1. The mention of UCTA 1977 in 1 is irrelevant. UCTA has nothing at all to do with our cases. I'm not sure when people started putting it in, but it doesn't apply. UCTA applies only to exclusion clauses in contracts: i.e. clauses which seek to limit a party's liability (e.g. "HSBC accepts no liability for any death caused by its cash machines" would be a clause that UCTA would invalidate). You can save yourself some pages in your bundle by leaving it out.

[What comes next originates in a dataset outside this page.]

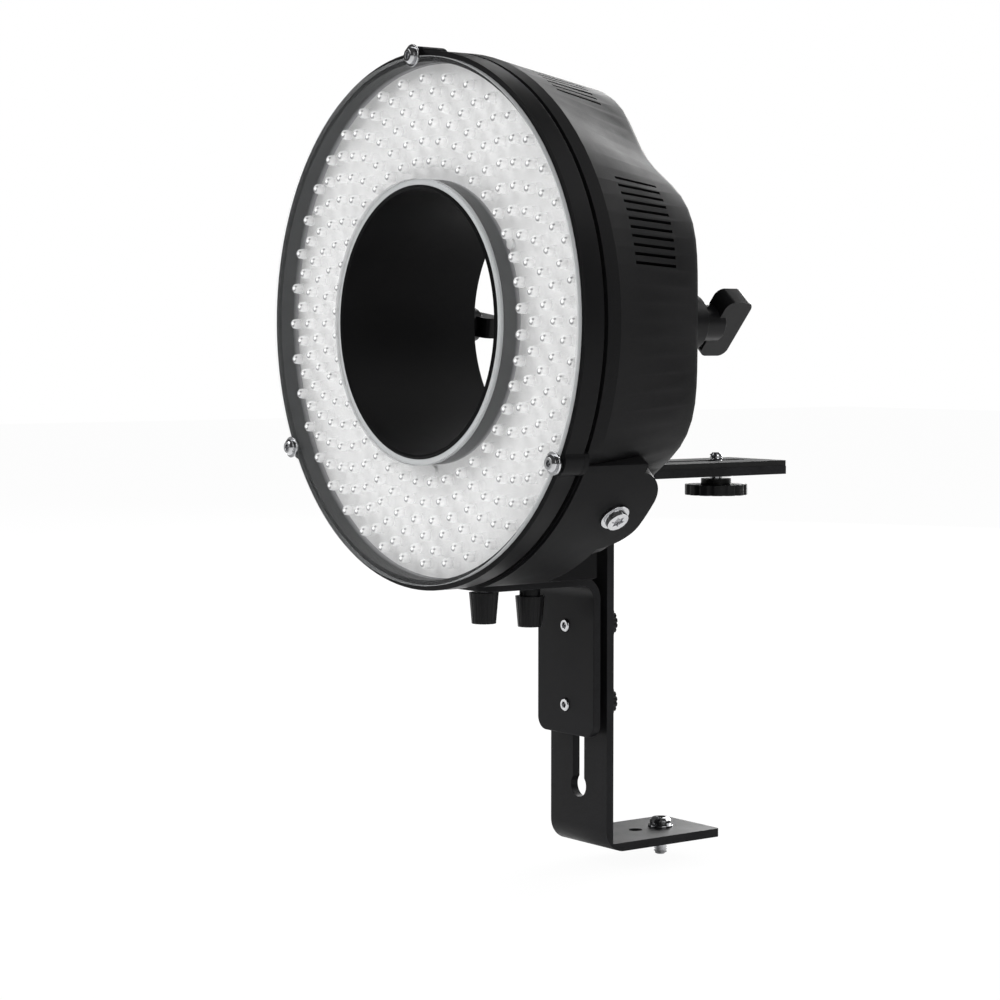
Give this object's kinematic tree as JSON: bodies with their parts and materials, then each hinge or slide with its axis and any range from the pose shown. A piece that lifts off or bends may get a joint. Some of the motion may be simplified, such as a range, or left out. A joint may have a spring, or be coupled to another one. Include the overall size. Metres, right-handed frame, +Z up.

2. The UTCCR stuff at 12 is wrong. There is a specific exemption in Sch 2(2)(b) for banks in relation to clauses like (j). They are allowed to change their charges and their interest rates as much as they want, BUT this comes with the proviso that "the supplier is required to inform the other contracting party or parties thereof at the earliest opportunity and that the latter are free to dissolve the contract immediately." - to be honest, I don't know whether the courts would find that the banks were in breach of this requirement to inform us of changes; it might be considered enough that the charges are included in your monthly statement, or that they are published at branches.



So... my advice is to leave out any mention of UCTA in point 1, and to remove (j) and the final paragraph from point 12.


Although I should perhaps stress that it doesn't matter if you leave those bits in - they would just be the first bits to be defended if it ever got to court.